“Grounded Language Acquisition through the Eyes and Ears of a Single Child”, Wai Keen Vong, Wentao Wang, A. Emin Orhan, Brenden M. Lake2024-02 (, , , )⁠:

[supplement, previously Orhan et al 2020] How do young children learn to associate new words with specific objects or visually represented concepts? This hotly debated question in early language acquisition has been traditionally examined in laboratories, limiting generalizability to real-world settings.

Vong et al 2024 investigated the question in an unprecedented, longitudinal manner using head-mounted video recordings from a single child’s first-person experiences in naturalistic settings. By applying machine learning, they introduced the Child’s View for Contrastive Learning (CVCL) model [ResNeXt + DINO], pairing video frames that co-occurred with uttered words, and embedded the images and words in shared representational spaces.

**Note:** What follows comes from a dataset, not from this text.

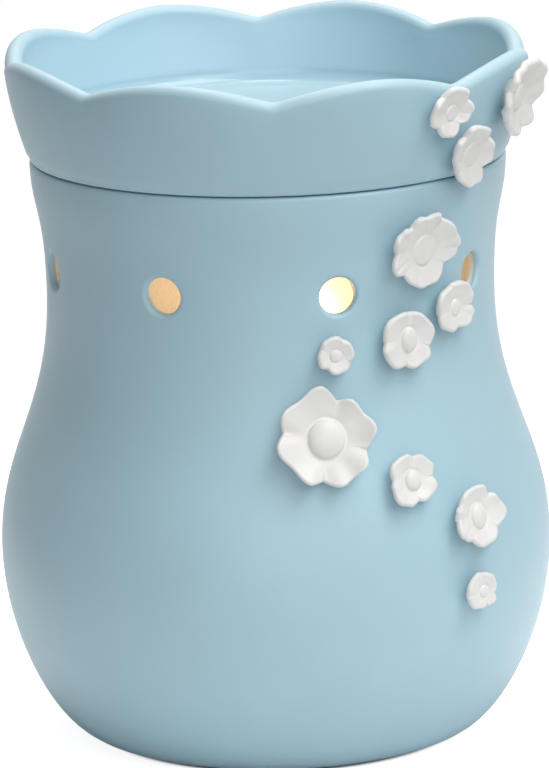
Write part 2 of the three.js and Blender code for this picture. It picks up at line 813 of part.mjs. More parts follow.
// A tongue bent up in the middle, resting on the holder's floor on both sides of the wire hole.
function contactTongue() {
  const half = Math.sqrt((holderBore - seatGap) ** 2 - (tongueWidth / 2) ** 2) - seatGap;
  const rise = tongueTop - tongueThickness - tongueFoot;
  const side = [
    [-half, 0],
    [-half + tongueFootLength, 0],
    [-tongueHeadLength / 2, rise],
    [tongueHeadLength / 2, rise],
    [half - tongueFootLength, 0],
    [half, 0],
  ];
  const strip = [...side, ...side.toReversed().map(([x, y]) => [x, y + tongueThickness])];
  const outline = new THREE.Shape(strip.map(([x, y]) => new THREE.Vector2(x, y)));
  const tongue = new THREE.ExtrudeGeometry(outline, { depth: tongueWidth, bevelEnabled: false });
  return tongue.rotateX(Math.PI / 2).translate(0, tongueWidth / 2, tongueFoot);
}
add('holder_contact', contactTongue(), brassSheet);

// Plates and nuts, from the pads up: pad, base plate, body floor, clamp plate
const basePlateFoot = footRecess - seatGap - plateThickness;
const clampPlateFoot = bodyFloor + seatGap;
const lowerNutFoot = basePlateFoot - seatGap - nutHeight;
const upperNutFoot = clampPlateFoot + plateThickness + seatGap;

function plate(radius, foot) {
  const disc = turnedRing([
    [tubeHole, foot],
    [radius, foot],
    [radius, foot + plateThickness],
    [tubeHole, foot + plateThickness],
  ], lampFacets);
  const vents = Array.from({ length: ventHoles }, (_, i) => {
    const depth = plateThickness + cutterMargin;
    const vent = new THREE.CylinderGeometry(ventRadius, ventRadius, depth, ventFacets);
    const place = heading(radians((i * 360) / ventHoles)).multiplyScalar(ventCircle);
    return vent.rotateX(Math.PI / 2).translate(place.x, place.y, foot + plateThickness / 2);
  });
  return cut(disc, vents);
}
add('base_plate', plate(basePlateRadius, basePlateFoot), zincSteel);
add('clamp_plate', plate(clampPlateRadius, clampPlateFoot), zincSteel);

function nut(foot) {
  const corner = nutAcrossFlats / Math.sqrt(3);
  const hexagon = new THREE.Shape(Array.from({ length: 6 }, (_, i) => (
    new THREE.Vector2(corner, 0).rotateAround(new THREE.Vector2(), (i * Math.PI) / 3))));
  hexagon.holes.push(new THREE.Path().absarc(0, 0, tubeHole, 0, 2 * Math.PI));
  const settings = { depth: nutHeight, bevelEnabled: false, curveSegments: padFacets };
  return new THREE.ExtrudeGeometry(hexagon, settings).translate(0, 0, foot);
}
add('lower_nut', nut(lowerNutFoot), zincSteel);
add('upper_nut', nut(upperNutFoot), zincSteel);

add('threaded_tube', turnedRing([
  [tubeBore, lowerNutFoot - threadEnd],
  [tubeRadius, lowerNutFoot - threadEnd],
  [tubeRadius, holderFloor - holderFloorThickness - seatGap],
  [tubeBore, holderFloor - holderFloorThickness - seatGap],
], smallFacets), zincSteel);

for (let i = 0; i < padCount; i += 1) {
  const place = heading(radians(padTurn + (i * 360) / padCount)).multiplyScalar(padCircle);
  const height = basePlateFoot - seatGap + standHeight;
  const pad = new THREE.CylinderGeometry(padRadius, padRadius - padTaper, height, padFacets);
  pad.rotateX(Math.PI / 2).translate(place.x, place.y, height / 2 - standHeight);
  add(`foot_pad_${i + 1}`, pad, rubber);
}

// Gland: a bush with a flange on each side of the wall. The inner flange clears the wall's curve,
// round the belly and from the belly down to the foot.
const wallCurve = glandFlange ** 2 / (2 * bellyRadius) + glandFlange ** 2 / (2 * bellyHeight);
const glandBack = -bodyWall - wallCurve - 2 * seatGap;
add('cord_gland', turnedRing([
  [glandBore, glandFlangeThickness],
  [glandBore, glandBack - glandFlangeThickness],
  [glandFlange, glandBack - glandFlangeThickness],
  [glandFlange, glandBack],
  [glandNeck, glandBack],
  [glandNeck, 0],
  [glandFlange, 0],
  [glandFlange - glandFlangeBevel, glandFlangeThickness],
], smallFacets), rubber).applyMatrix4(glandFrame(seatGap));

group.position.z = standHeight;

export default group;
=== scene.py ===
"""Electric wax warmer: a glazed lamp body, a lift-off scalloped dish and white ceramic flowers.

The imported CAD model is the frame. Every shape here is a surface worked out with numpy in
millimetres, in the frame's axes (+Z up, -Y to the front), and takes the place of the CAD node it
stands for. Turns are angles from the front towards +X.
"""
import logging
from collections.abc import Mapping, Sequence
from dataclasses import dataclass, field
from enum import Enum
from functools import cache
from typing import Any

import bmesh
import bpy
import numpy as np
from mathutils import Matrix, Vector
from numpy.typing import NDArray


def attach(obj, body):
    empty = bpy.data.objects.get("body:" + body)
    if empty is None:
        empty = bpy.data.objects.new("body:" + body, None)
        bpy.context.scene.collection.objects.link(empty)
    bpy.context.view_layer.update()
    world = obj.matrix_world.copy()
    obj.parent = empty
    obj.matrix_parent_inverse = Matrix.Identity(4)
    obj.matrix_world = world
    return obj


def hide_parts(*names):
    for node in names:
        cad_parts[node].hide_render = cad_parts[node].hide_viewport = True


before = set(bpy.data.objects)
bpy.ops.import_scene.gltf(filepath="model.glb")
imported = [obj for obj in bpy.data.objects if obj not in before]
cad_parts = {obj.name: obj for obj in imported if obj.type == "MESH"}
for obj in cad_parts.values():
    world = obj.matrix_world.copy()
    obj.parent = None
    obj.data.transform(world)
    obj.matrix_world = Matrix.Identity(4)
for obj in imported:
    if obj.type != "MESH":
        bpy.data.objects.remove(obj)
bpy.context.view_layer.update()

Array = NDArray[np.float64]
Ring = tuple[Array | float, Array | float]  # radius and height, alike all round or by turn

log = logging.getLogger("wax_warmer")

MILLIMETRE = 0.001
MERGE_DISTANCE = 2e-6  # points of two patches that meet lie this close together, in metres
SMALLEST_EDGE = 1e-7
LONGEST_CUT = 0.4  # how much of a side a rounding may take up
STAND_HEIGHT = 1.0  # the pads hold the foot ring this far off the table
SEAT_GAP = 0.3  # between two solids of the frame that touch


class Body(Enum):
    """The bodies of the frame that a piece can ride on."""

    BASE = "base"
    DISH = "dish"
    LAMP = "lamp"


class ButtonShape(Enum):
    """How the middle of a flower was pressed."""

    DOME = "dome"
    DISC = "disc"


# Finishes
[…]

CVCL represents sets of visually similar things from one concept (eg. puzzles) through distinct subclusters (animal versus alphabet puzzles). It combines associative and representation learning that fills gaps in language acquisition research and theories.


Starting around 6–9 months of age, children begin acquiring their first words, linking spoken words to their visual counterparts. How much of this knowledge is learnable from sensory input with relatively generic learning mechanisms, and how much requires stronger inductive biases?

Using longitudinal head-mounted camera recordings from one child aged 6–25 months, we trained a relatively generic neural network on 61 hours of correlated visual-linguistic data streams, learning feature-based representations and cross-modal associations.

Our model acquires many word-referent mappings present in the child’s everyday experience, enables zero-shot generalization to new visual referents, and aligns its visual and linguistic conceptual systems.

These results show how critical aspects of grounded word meaning are learnable through joint representation and associative learning from one child’s input.

…We train CVCL on the SAYCam-S dataset of longitudinal egocentric video recordings from an individual child, which consists of clips over a 1.5-year period of the child’s life (6–25 months), with a total of 600,000 video frames paired with 37,500 transcribed utterances (extracted from 61 hours of video; data examples in Figure 1A, with additional details in the Supplementary Materials or SM S.4).

Thus, SAYCam-S provides an extended, first-person window into one child’s experiences, but it only captures about 1% of the child’s waking hours and misses other aspects of their experience (eg. action and embodiment). Despite these limitations, applying machine learning to the most realistic proxy experience to date can help illuminate the necessary ingredients for learning29, 30.